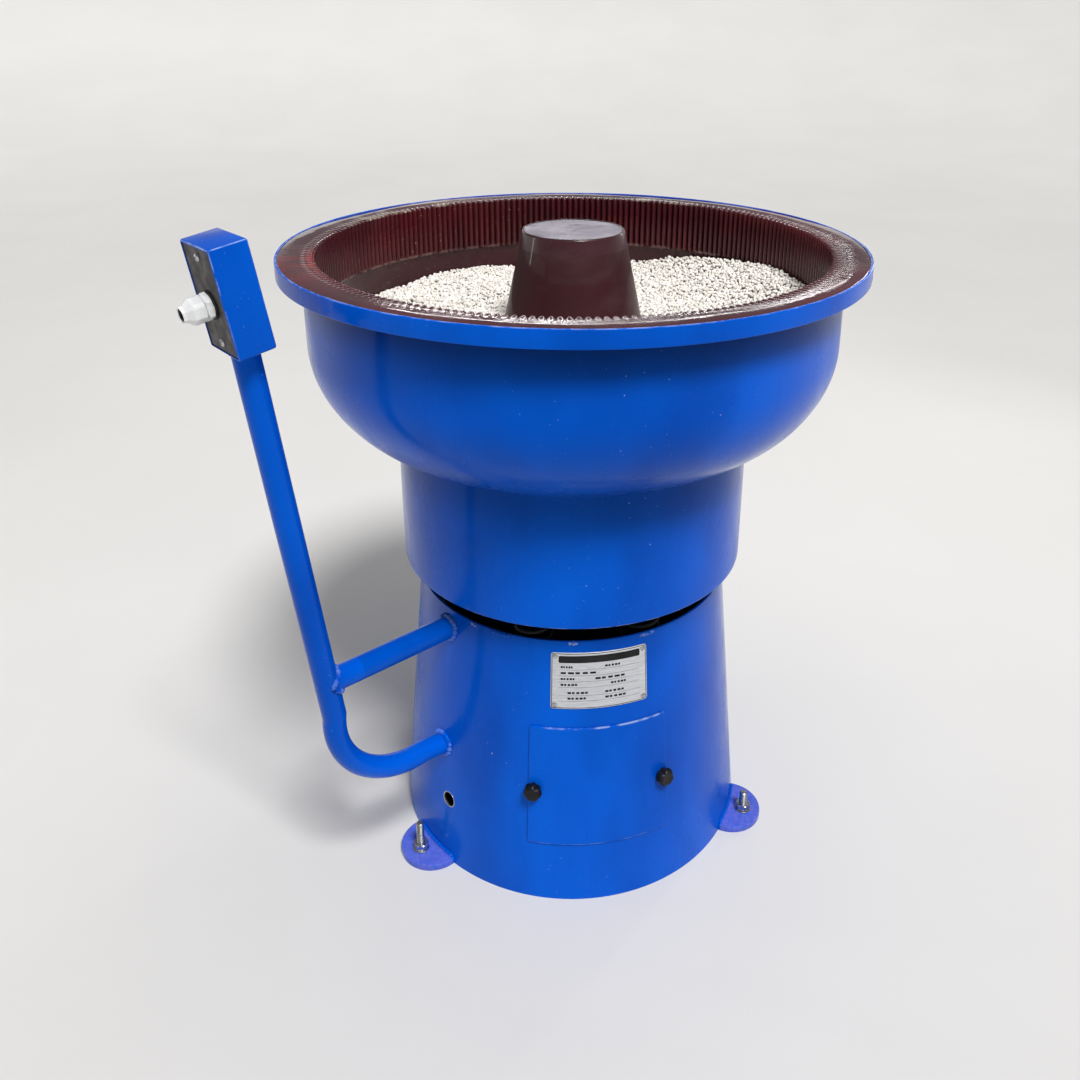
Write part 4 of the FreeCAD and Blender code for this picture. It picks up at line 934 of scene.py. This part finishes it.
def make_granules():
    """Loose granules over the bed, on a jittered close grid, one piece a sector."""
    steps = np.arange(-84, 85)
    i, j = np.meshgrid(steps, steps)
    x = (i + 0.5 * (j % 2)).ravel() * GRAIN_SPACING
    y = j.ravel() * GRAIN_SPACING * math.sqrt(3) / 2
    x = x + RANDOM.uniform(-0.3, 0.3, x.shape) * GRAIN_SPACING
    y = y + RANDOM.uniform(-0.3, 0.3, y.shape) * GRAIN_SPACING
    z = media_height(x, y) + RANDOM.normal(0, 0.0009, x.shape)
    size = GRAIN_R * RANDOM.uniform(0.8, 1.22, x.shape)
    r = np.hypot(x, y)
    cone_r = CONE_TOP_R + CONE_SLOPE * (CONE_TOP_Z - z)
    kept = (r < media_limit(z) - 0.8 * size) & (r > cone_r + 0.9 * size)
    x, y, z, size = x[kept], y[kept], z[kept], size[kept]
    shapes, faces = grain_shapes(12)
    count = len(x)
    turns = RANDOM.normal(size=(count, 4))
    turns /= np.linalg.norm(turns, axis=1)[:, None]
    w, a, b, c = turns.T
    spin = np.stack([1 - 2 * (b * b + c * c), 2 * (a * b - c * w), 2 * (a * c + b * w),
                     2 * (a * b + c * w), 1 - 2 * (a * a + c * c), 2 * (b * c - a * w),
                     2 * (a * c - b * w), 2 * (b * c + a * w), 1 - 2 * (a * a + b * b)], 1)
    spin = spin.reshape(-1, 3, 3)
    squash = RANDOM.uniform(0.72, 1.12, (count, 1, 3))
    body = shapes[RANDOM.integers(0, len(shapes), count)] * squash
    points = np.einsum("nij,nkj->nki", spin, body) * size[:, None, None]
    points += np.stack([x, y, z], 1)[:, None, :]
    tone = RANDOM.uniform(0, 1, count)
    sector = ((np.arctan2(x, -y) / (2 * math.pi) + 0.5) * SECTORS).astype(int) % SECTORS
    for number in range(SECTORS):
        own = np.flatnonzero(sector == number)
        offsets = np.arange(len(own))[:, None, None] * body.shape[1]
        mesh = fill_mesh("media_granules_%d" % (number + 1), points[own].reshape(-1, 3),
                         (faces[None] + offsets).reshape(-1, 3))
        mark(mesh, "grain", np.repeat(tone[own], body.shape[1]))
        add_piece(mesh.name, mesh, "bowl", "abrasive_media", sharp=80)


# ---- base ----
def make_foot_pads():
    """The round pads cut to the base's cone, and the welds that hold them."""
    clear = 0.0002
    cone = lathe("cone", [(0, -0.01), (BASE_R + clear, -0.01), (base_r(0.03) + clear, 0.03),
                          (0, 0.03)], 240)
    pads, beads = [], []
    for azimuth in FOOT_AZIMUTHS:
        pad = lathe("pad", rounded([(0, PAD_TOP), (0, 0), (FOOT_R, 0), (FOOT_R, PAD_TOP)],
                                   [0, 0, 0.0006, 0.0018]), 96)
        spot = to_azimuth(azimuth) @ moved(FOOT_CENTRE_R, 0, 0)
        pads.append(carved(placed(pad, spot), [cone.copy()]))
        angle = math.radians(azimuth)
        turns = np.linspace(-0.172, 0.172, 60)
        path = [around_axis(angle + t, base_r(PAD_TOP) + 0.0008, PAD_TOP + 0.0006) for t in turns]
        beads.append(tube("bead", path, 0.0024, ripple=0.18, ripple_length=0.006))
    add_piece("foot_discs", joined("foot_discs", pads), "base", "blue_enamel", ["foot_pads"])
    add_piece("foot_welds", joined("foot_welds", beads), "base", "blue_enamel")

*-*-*

Once more, set down the full listing, verbatim.

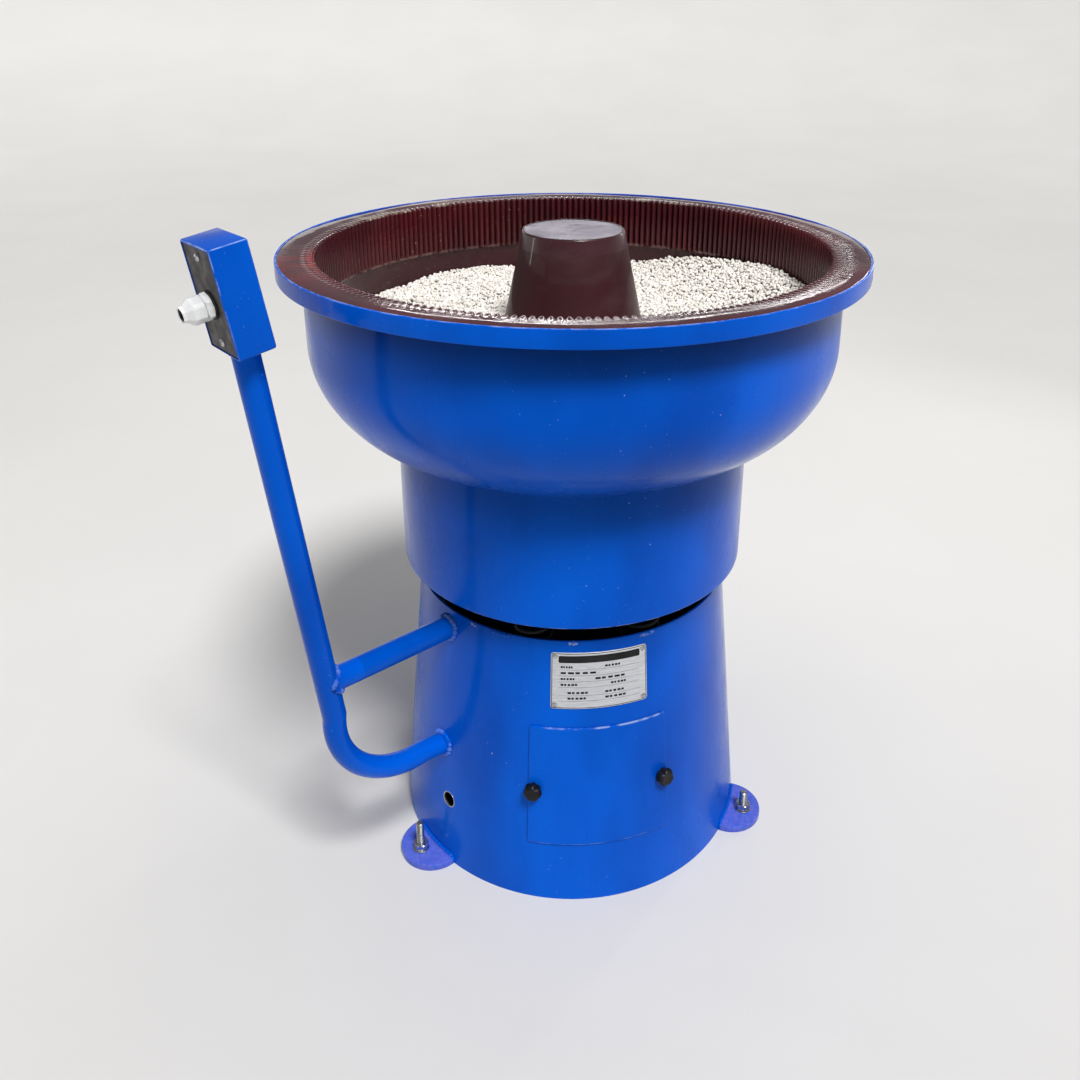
Write part 4 of the FreeCAD and Blender code for this picture. It picks up at line 934 of scene.py. This part finishes it.
def make_granules():
    """Loose granules over the bed, on a jittered close grid, one piece a sector."""
    steps = np.arange(-84, 85)
    i, j = np.meshgrid(steps, steps)
    x = (i + 0.5 * (j % 2)).ravel() * GRAIN_SPACING
    y = j.ravel() * GRAIN_SPACING * math.sqrt(3) / 2
    x = x + RANDOM.uniform(-0.3, 0.3, x.shape) * GRAIN_SPACING
    y = y + RANDOM.uniform(-0.3, 0.3, y.shape) * GRAIN_SPACING
    z = media_height(x, y) + RANDOM.normal(0, 0.0009, x.shape)
    size = GRAIN_R * RANDOM.uniform(0.8, 1.22, x.shape)
    r = np.hypot(x, y)
    cone_r = CONE_TOP_R + CONE_SLOPE * (CONE_TOP_Z - z)
    kept = (r < media_limit(z) - 0.8 * size) & (r > cone_r + 0.9 * size)
    x, y, z, size = x[kept], y[kept], z[kept], size[kept]
    shapes, faces = grain_shapes(12)
    count = len(x)
    turns = RANDOM.normal(size=(count, 4))
    turns /= np.linalg.norm(turns, axis=1)[:, None]
    w, a, b, c = turns.T
    spin = np.stack([1 - 2 * (b * b + c * c), 2 * (a * b - c * w), 2 * (a * c + b * w),
                     2 * (a * b + c * w), 1 - 2 * (a * a + c * c), 2 * (b * c - a * w),
                     2 * (a * c - b * w), 2 * (b * c + a * w), 1 - 2 * (a * a + b * b)], 1)
    spin = spin.reshape(-1, 3, 3)
    squash = RANDOM.uniform(0.72, 1.12, (count, 1, 3))
    body = shapes[RANDOM.integers(0, len(shapes), count)] * squash
    points = np.einsum("nij,nkj->nki", spin, body) * size[:, None, None]
    points += np.stack([x, y, z], 1)[:, None, :]
    tone = RANDOM.uniform(0, 1, count)
    sector = ((np.arctan2(x, -y) / (2 * math.pi) + 0.5) * SECTORS).astype(int) % SECTORS
    for number in range(SECTORS):
        own = np.flatnonzero(sector == number)
        offsets = np.arange(len(own))[:, None, None] * body.shape[1]
        mesh = fill_mesh("media_granules_%d" % (number + 1), points[own].reshape(-1, 3),
                         (faces[None] + offsets).reshape(-1, 3))
        mark(mesh, "grain", np.repeat(tone[own], body.shape[1]))
        add_piece(mesh.name, mesh, "bowl", "abrasive_media", sharp=80)


# ---- base ----
def make_foot_pads():
    """The round pads cut to the base's cone, and the welds that hold them."""
    clear = 0.0002
    cone = lathe("cone", [(0, -0.01), (BASE_R + clear, -0.01), (base_r(0.03) + clear, 0.03),
                          (0, 0.03)], 240)
    pads, beads = [], []
    for azimuth in FOOT_AZIMUTHS:
        pad = lathe("pad", rounded([(0, PAD_TOP), (0, 0), (FOOT_R, 0), (FOOT_R, PAD_TOP)],
                                   [0, 0, 0.0006, 0.0018]), 96)
        spot = to_azimuth(azimuth) @ moved(FOOT_CENTRE_R, 0, 0)
        pads.append(carved(placed(pad, spot), [cone.copy()]))
        angle = math.radians(azimuth)
        turns = np.linspace(-0.172, 0.172, 60)
        path = [around_axis(angle + t, base_r(PAD_TOP) + 0.0008, PAD_TOP + 0.0006) for t in turns]
        beads.append(tube("bead", path, 0.0024, ripple=0.18, ripple_length=0.006))
    add_piece("foot_discs", joined("foot_discs", pads), "base", "blue_enamel", ["foot_pads"])
    add_piece("foot_welds", joined("foot_welds", beads), "base", "blue_enamel")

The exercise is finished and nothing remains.